Key Design Considerations for PCB rails

The design of process margins need not prioritise functionality, but must align with the parameters and operational standards of automated production equipment. The core design requirements are as follows:

1. Width compatibility: The width of the process margin must match the specifications of the production line fixtures. Common industry widths include 3 mm, 5 mm and 10 mm; specific dimensions must be determined in conjunction with production equipment parameters and the overall size of the PCB to ensure the basic requirement of stable clamping is met.

2. Appropriate connection structure: The connection between the process margin and the functional board is primarily achieved via two methods: stamp holes or V-grooves.

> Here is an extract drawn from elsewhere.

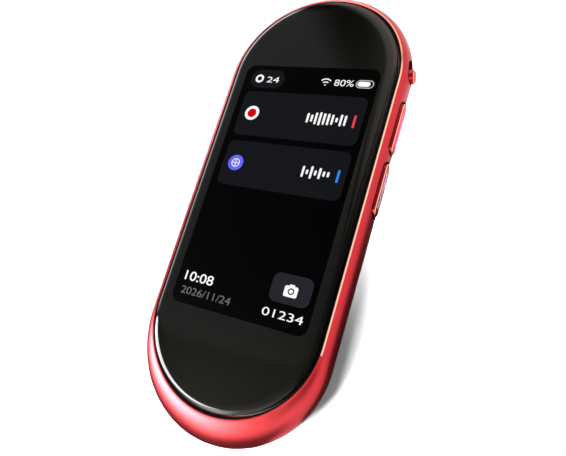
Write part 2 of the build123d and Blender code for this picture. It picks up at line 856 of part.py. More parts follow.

The design must balance two key requirements: ensuring the structural stability of the panel during the entire production process to prevent board deformation or detachment during processing, whilst also ensuring that subsequent panel separation is convenient, with clean cuts, thereby minimising material wastage.

3. Ensuring board surface flatness: It is strictly prohibited to place any components, protruding structures or complex circuits within the standard process margin area. The board surface must remain flat and unobstructed to ensure that equipment fixtures can fit snugly and grip securely, thereby avoiding issues such as unstable positioning or loose clamping caused by surface protrusions, except in cases involving special bridge connection designs.

4. Standardise the placement of reference points: In accordance with equipment positioning and inspection requirements, global reference points and corresponding test points must be placed in designated locations on the process edge. The position, size and spacing of these points must comply with industry standards and equipment operating specifications.

The PCB rail is an auxiliary structural feature serving the entire production process. Although it is not part of the product’s final functionality and is removed during the final stages of production, it remains an indispensable core design element within automated PCB mass production systems.